Categories: Astronomy/Space science

Baby Exoplanet WISPIT 2b Revealed Forming Inside Disk Ring

Baby Exoplanet WISPIT 2b Revealed Forming Inside Disk Ring

New View of Planet Formation Unveiled

A remarkable glimpse into how planets come to life has emerged from a pair of premier telescopes: the Magellan Telescope in Chile and the Large Binocular Telescope (LBT) in Arizona. Scientists have captured the baby exoplanet WISPIT 2b nestling itself inside a ring-shaped gap in the dusty disk around its young parent star, WISPIT 2. This is one of the clearest, most direct looks yet at a protoplanet in the act of formation, offering tangible evidence of a process that has long lived more in theory than in observation.
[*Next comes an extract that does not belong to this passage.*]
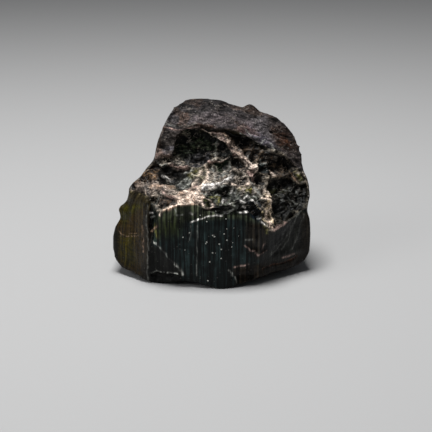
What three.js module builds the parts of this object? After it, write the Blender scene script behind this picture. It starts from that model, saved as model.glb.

What Makes WISPIT 2b Special

WISPIT 2b is a gas giant still gathering mass, estimated to be about five times the mass of Jupiter and only around five million years old. Its location within the gap of the protoplanetary disk is especially telling: it suggests the planet is actively shaping its surroundings as it accrues material from the surrounding gas and dust. In the parlance of planetary science, the planet isn’t merely orbiting within a cleared ring—it is carving out that ring, a key prediction of how gas giants form in the first place.

How the Discovery Was Made

The discovery is as much about technique as it is about the cosmic phenomenon. The initial hints came from the European Southern Observatory’s Very Large Telescope (VLT-SPHERE) in northern Chile, which revealed ringlike bands and a conspicuous gap in the disk around WISPIT 2. To confirm that the glimmering signal came from a growing planet, researchers turned to two more facilities: Magellan’s MagAO-X extreme adaptive optics system in Chile, and the Large Binocular Telescope’s infrared cameras in Arizona.

MagAO-X detected faint H-alpha emission—the spectral signature of hydrogen gas heating up as it falls onto a forming planet. This “accretion” light is a direct sign that material is actively being funneled onto WISPIT 2b. Simultaneously, LBT’s infrared observations corroborated the signal, showing the same position of a potentially accreting object in the disk. The combination of these independent measurements helps rule out other explanations and strengthens the case that astronomers are watching a planet in its making.

Why the Ring Gap Matters

Protoplanetary disks are cosmic nurseries where planets are born. Gaps and rings are not mere coincidences; they are often carved by forming worlds that sweep up material and push dust outward. The observation that WISPIT 2b sits inside the gap it appears to be creating offers direct, real-time insight into this shaping process. It is the first time scientists have captured a growing planet within the very ring gap that it’s forming, aligning long-standing theory with observable reality.

Broader Significance and Possible Siblings

The WISPIT 2 system, located about 437 light-years from Earth, hints at a dynamic neighborhood where more than one planet could be taking shape. In a separate region of the same disk, researchers spotted a faint second source that might represent another world in formation, suggesting that multiple planets can co-develop in a single protoplanetary disk. Such discoveries enrich our understanding of planetary system architectures and the diversity of pathways that can lead to (and beyond) gas giant formation.

Implications for Future Research

Directly observing a protoplanet at work provides a valuable benchmark for theoretical models of planet formation. By comparing real-time accretion rates, disk temperatures, and gap widths with simulations, astronomers can refine estimates of how quickly gas giants reach their final mass and how their early growth impacts the structure of their surrounding disks. The ongoing synergy between high-contrast imaging and spectroscopy across ground-based observatories promises to reveal more baby planets in the act, reshaping our understanding of how common gas giants like Jupiter emerge in the cosmos.

Looking Ahead

As telescope technology advances, astronomers anticipate more snapshots of planetary embryos within disks around young stars. Each new observation helps to confirm or adjust the timeline of planet formation, bringing us closer to answering one of humanity’s oldest questions: how do planets like our own solar system come to be?